• INSTRUCTIONS TO FOLLOW
Lift out, unaltered, the lines of the material below between the line holding "part's bounding box" and the line holding "from mathutils.geometry import", counting both.

───── INPUT ─────

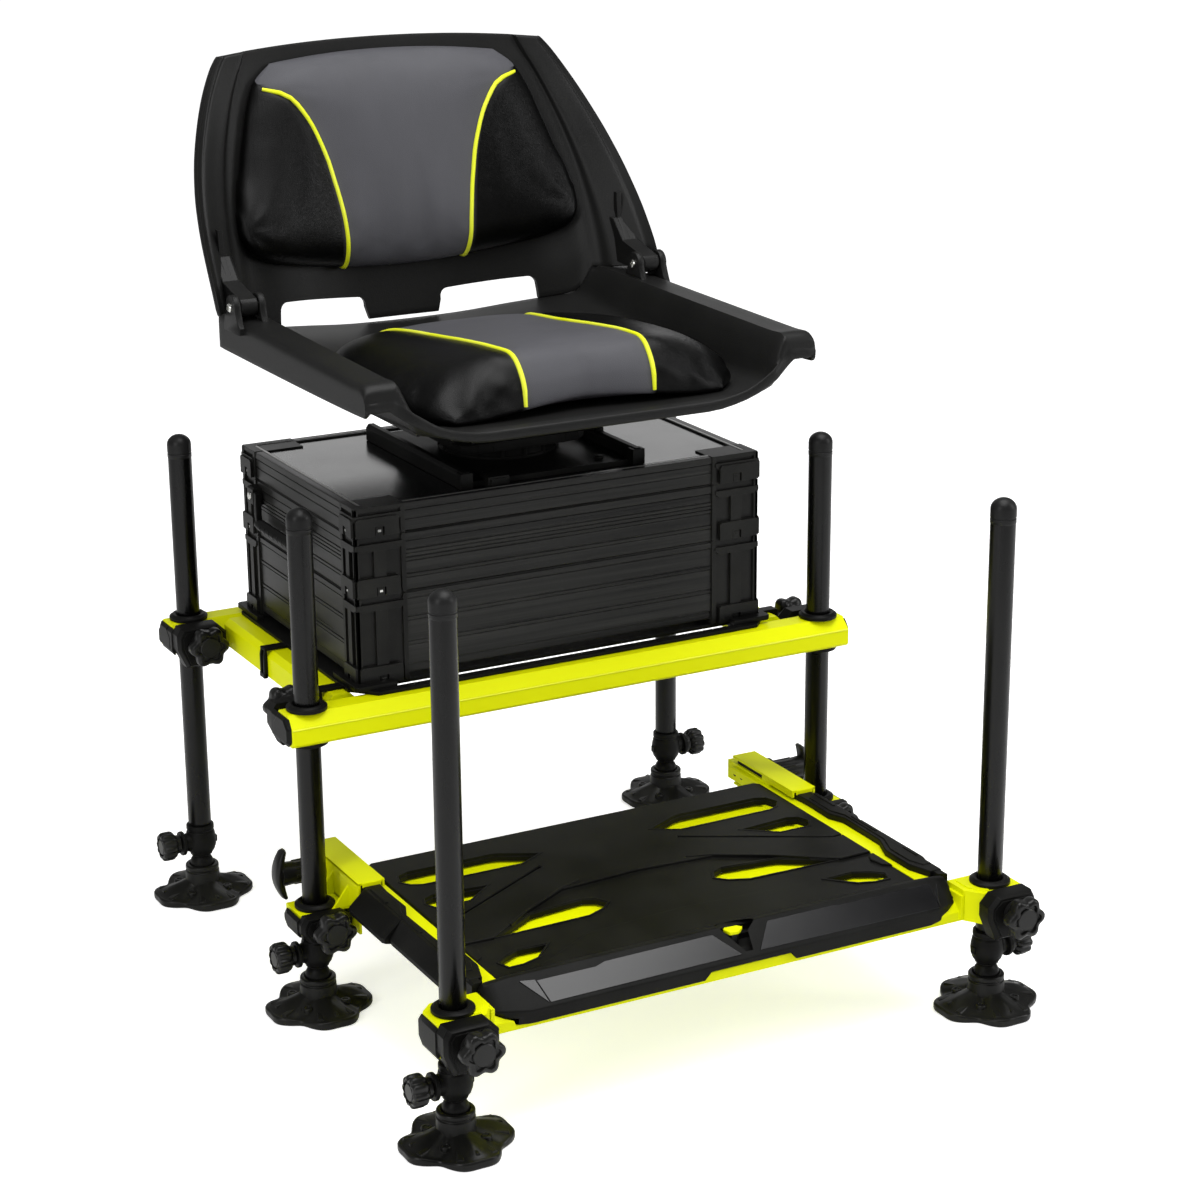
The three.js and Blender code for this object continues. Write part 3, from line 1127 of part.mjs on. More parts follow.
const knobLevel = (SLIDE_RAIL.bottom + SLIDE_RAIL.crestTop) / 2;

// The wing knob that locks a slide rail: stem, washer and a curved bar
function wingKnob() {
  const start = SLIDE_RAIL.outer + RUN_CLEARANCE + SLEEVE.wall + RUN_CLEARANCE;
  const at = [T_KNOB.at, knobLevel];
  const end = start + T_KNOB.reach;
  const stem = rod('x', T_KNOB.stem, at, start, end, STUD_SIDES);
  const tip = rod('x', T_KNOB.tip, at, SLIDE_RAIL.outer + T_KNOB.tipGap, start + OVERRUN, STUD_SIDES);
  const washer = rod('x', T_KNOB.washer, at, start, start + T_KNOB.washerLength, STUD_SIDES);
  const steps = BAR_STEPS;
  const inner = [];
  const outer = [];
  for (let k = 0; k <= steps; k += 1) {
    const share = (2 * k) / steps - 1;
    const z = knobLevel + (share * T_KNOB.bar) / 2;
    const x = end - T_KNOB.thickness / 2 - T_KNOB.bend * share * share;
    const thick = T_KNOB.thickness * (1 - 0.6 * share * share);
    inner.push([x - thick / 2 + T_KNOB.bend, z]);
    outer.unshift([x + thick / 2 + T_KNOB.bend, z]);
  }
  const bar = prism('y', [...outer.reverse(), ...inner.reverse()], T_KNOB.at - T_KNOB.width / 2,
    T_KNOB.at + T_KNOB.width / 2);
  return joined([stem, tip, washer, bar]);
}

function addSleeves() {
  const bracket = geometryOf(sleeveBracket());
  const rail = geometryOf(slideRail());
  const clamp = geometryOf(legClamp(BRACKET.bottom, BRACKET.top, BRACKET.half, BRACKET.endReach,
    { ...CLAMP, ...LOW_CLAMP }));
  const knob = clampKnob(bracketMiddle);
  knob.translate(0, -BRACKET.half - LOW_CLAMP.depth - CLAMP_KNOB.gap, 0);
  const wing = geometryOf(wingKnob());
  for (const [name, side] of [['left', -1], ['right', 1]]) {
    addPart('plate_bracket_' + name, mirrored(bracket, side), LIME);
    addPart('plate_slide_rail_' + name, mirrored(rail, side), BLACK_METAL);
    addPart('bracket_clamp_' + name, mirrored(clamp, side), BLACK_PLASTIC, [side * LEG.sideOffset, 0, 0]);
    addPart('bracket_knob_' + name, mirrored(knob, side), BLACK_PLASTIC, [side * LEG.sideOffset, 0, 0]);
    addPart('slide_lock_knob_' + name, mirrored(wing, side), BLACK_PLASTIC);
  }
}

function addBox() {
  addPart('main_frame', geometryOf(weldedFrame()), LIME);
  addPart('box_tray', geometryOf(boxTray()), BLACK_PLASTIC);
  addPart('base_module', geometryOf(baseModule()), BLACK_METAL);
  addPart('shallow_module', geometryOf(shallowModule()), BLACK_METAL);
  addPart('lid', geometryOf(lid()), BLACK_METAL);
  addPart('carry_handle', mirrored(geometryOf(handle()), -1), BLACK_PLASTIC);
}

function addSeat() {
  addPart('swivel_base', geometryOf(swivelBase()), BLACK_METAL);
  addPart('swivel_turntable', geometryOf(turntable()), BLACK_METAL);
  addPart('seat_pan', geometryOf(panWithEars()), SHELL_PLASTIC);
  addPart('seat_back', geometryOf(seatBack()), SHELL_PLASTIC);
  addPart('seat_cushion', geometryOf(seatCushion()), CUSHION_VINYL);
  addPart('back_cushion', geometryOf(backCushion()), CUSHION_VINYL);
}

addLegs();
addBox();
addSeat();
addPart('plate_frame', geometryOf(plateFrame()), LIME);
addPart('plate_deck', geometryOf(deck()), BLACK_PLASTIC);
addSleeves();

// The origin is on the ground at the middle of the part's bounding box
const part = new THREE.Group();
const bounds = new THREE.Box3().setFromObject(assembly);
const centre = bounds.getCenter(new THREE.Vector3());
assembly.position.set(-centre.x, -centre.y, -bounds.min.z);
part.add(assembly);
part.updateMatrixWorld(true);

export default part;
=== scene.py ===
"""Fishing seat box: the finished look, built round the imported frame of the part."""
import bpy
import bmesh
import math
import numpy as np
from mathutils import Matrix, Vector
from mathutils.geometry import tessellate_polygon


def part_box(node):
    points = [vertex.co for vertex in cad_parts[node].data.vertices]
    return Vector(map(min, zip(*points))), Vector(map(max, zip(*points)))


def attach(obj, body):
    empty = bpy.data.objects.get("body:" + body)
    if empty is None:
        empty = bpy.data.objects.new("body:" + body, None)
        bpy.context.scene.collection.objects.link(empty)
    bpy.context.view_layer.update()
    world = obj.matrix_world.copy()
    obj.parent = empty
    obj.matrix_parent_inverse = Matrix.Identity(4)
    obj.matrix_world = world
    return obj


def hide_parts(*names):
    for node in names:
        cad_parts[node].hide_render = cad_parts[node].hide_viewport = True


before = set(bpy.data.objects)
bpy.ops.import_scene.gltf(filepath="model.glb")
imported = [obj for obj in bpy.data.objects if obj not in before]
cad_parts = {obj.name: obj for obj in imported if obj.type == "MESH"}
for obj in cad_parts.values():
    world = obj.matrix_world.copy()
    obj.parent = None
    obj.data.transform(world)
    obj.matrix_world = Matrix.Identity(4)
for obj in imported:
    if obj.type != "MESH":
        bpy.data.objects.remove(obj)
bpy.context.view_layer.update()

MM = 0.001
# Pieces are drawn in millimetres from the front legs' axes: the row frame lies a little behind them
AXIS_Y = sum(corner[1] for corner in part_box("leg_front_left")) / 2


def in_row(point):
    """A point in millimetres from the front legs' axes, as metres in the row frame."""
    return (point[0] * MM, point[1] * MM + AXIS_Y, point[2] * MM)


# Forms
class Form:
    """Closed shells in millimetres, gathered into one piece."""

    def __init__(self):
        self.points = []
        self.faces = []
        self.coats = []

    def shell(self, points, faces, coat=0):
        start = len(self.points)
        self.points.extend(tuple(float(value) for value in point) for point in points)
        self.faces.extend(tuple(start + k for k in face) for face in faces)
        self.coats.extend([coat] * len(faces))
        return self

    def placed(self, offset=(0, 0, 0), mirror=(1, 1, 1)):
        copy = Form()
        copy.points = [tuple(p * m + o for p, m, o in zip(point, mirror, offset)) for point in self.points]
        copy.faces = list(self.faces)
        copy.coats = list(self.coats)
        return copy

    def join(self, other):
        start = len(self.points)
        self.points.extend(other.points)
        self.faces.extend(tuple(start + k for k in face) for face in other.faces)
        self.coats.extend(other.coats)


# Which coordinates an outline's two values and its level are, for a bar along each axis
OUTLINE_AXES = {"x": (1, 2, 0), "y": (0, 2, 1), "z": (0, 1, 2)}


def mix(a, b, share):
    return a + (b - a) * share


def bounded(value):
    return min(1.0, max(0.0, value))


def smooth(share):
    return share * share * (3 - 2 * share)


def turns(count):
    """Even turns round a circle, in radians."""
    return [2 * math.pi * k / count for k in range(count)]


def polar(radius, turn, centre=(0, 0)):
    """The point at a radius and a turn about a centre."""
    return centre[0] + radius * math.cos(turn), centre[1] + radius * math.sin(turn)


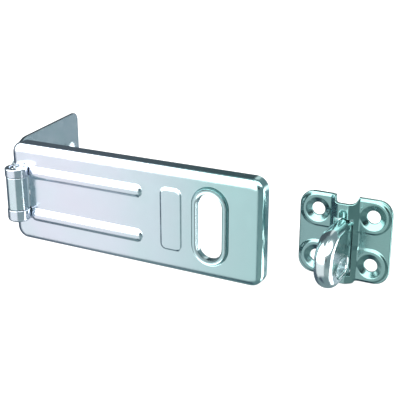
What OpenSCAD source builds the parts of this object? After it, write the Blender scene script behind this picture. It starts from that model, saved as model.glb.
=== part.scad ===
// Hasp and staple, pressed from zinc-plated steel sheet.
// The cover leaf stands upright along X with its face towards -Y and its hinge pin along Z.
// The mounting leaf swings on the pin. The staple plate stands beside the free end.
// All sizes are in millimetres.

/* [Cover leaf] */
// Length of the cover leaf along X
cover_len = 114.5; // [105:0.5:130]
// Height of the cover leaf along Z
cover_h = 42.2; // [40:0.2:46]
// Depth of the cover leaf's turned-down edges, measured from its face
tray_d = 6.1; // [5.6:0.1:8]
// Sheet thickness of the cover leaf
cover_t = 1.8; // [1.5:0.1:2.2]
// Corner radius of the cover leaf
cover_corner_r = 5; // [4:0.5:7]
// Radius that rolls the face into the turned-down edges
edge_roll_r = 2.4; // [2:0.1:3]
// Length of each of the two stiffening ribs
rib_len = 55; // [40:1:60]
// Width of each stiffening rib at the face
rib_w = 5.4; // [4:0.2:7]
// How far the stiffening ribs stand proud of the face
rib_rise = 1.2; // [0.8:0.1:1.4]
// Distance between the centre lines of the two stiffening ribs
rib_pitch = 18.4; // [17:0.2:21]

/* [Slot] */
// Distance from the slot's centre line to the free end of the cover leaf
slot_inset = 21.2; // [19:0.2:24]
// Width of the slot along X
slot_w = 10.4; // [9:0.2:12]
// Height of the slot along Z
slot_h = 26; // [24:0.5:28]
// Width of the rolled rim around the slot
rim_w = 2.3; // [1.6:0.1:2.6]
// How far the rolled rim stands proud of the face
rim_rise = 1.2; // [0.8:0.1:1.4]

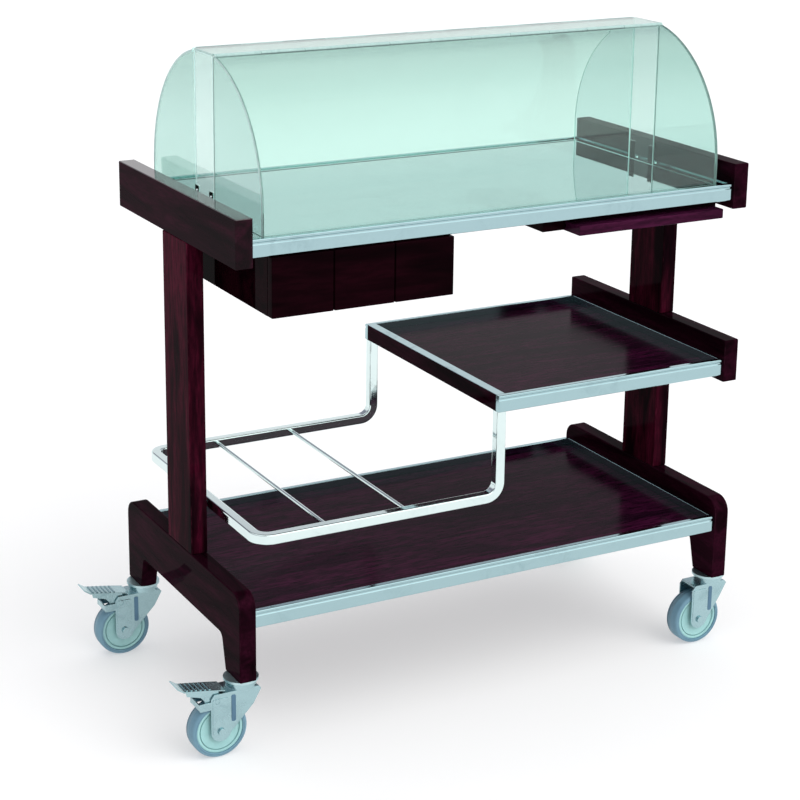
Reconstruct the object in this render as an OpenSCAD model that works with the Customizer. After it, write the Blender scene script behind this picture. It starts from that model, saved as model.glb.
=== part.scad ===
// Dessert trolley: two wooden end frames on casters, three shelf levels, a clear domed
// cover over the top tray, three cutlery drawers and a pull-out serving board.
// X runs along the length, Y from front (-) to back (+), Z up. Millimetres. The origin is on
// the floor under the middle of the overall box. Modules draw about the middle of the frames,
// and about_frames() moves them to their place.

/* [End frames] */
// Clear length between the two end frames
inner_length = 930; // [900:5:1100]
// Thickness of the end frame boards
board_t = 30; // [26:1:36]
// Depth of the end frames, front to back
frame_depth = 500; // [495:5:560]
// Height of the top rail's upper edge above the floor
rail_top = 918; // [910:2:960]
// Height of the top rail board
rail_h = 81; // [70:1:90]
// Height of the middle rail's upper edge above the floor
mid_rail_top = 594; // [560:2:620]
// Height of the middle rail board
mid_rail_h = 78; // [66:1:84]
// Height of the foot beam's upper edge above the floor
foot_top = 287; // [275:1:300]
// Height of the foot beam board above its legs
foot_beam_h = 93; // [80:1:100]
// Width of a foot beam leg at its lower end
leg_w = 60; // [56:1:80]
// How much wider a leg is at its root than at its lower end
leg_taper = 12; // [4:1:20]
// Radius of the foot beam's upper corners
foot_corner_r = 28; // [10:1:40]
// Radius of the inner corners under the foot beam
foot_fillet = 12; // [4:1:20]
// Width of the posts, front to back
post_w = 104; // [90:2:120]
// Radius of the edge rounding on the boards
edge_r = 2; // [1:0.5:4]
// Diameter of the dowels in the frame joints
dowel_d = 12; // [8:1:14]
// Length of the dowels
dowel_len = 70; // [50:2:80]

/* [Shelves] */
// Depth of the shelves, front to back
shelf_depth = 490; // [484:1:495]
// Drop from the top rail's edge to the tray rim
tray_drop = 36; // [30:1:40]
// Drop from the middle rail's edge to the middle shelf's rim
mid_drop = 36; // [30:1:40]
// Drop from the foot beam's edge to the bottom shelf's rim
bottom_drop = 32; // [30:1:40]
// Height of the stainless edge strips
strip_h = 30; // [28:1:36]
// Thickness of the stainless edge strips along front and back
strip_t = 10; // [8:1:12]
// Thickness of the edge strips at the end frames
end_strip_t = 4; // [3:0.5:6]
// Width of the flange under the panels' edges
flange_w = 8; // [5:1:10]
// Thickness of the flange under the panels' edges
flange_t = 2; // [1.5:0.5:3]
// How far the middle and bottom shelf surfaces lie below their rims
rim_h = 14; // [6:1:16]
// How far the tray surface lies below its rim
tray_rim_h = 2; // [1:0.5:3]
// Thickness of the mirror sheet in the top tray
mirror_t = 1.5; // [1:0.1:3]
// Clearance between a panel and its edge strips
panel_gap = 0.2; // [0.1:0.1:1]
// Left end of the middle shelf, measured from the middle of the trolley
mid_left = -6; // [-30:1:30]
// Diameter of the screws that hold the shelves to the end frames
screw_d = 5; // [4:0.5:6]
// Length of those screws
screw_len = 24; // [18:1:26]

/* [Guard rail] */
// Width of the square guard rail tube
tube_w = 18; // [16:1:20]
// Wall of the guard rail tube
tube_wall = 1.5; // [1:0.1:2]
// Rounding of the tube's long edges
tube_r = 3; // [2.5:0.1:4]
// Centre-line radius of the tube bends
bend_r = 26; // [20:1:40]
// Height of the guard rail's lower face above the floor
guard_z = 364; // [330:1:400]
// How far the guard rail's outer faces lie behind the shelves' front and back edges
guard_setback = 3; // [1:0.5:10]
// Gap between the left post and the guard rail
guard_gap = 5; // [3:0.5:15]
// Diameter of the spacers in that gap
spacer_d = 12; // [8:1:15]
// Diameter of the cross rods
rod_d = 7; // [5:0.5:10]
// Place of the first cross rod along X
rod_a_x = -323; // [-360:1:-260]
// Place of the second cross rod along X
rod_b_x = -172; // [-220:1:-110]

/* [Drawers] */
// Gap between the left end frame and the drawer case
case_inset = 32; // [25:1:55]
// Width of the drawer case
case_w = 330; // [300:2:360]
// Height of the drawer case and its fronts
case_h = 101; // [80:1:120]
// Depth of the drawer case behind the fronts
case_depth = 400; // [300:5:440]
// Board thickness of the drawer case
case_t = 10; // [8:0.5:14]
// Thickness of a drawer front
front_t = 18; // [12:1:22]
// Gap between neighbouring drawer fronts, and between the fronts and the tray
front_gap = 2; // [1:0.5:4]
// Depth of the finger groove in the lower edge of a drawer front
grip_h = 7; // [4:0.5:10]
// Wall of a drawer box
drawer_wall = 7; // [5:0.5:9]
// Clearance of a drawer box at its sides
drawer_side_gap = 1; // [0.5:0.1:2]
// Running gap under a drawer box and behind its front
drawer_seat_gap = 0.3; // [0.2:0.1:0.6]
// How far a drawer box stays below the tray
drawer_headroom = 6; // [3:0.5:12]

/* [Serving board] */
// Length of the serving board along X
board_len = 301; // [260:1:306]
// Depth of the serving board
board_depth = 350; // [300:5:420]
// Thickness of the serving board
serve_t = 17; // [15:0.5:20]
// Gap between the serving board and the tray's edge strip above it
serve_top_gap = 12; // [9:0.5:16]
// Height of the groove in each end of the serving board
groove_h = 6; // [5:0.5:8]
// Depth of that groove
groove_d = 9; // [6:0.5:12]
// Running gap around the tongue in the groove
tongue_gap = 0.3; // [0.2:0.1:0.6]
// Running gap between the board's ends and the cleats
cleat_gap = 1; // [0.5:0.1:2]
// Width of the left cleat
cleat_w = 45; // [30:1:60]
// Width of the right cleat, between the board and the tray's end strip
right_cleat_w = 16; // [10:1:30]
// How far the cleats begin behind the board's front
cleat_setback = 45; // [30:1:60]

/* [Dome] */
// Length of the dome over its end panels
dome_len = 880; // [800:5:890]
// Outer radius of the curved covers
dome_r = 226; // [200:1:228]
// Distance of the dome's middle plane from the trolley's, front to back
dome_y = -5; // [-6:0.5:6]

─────

• FINISHED ANSWER
// The origin is on the ground at the middle of the part's bounding box
const part = new THREE.Group();
const bounds = new THREE.Box3().setFromObject(assembly);
const centre = bounds.getCenter(new THREE.Vector3());
assembly.position.set(-centre.x, -centre.y, -bounds.min.z);
part.add(assembly);
part.updateMatrixWorld(true);

export default part;
=== scene.py ===
"""Fishing seat box: the finished look, built round the imported frame of the part."""
import bpy
import bmesh
import math
import numpy as np
from mathutils import Matrix, Vector
from mathutils.geometry import tessellate_polygon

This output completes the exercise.